Industry lobbyists tend to push the security narrative, as described above, to secure militarized migration policies, increased use of autonomous systems and artificial intelligence (AI), and bigger enforcement budgets. At times, governments and border authorities seem to treat company representatives as policymaking partners rather than profit-driven contractors. In some instances, such as the 2015 EU regulation expanding Frontex’s mandate, government policies have reflected industry proposals.

Consequences and Future Developments

Experts have pointed to the negative consequences that increased securitization of migration have for people on the move. Rather than halting irregular migration, border militarization often diverts migrants to other crossing points, particularly more dangerous ones, while making them more dependent on smuggling and increasing migration costs. Irregular migration routes across the Mediterranean and at the U.S.-Mexico border are amongst the deadliest in the world; in 2022, more than 3,000 migrants were recorded as having died or going missing along these routes, according to the International Organization for Migration (IOM).

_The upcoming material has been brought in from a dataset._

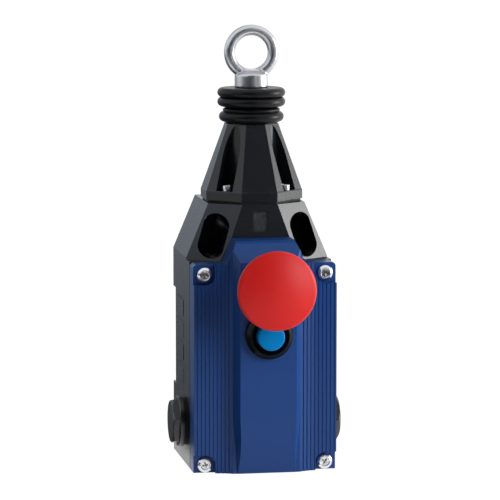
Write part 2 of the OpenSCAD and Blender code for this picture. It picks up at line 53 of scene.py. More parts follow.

Moreover, the number of displaced persons globally has steadily increased over the years, suggesting that the push factors for migration are rising concurrent with enforcement budgets. There were more than 42 million refugees and asylum seekers worldwide as of 2022, according to the UN High Commissioner for Refugees (UNHCR).

The global increase in migration enforcement has been predominantly driven by the continuous push for ever-more-secure borders, in response to narratives that unauthorized migration is by and large a security threat. There are no indications that this will change in the near future.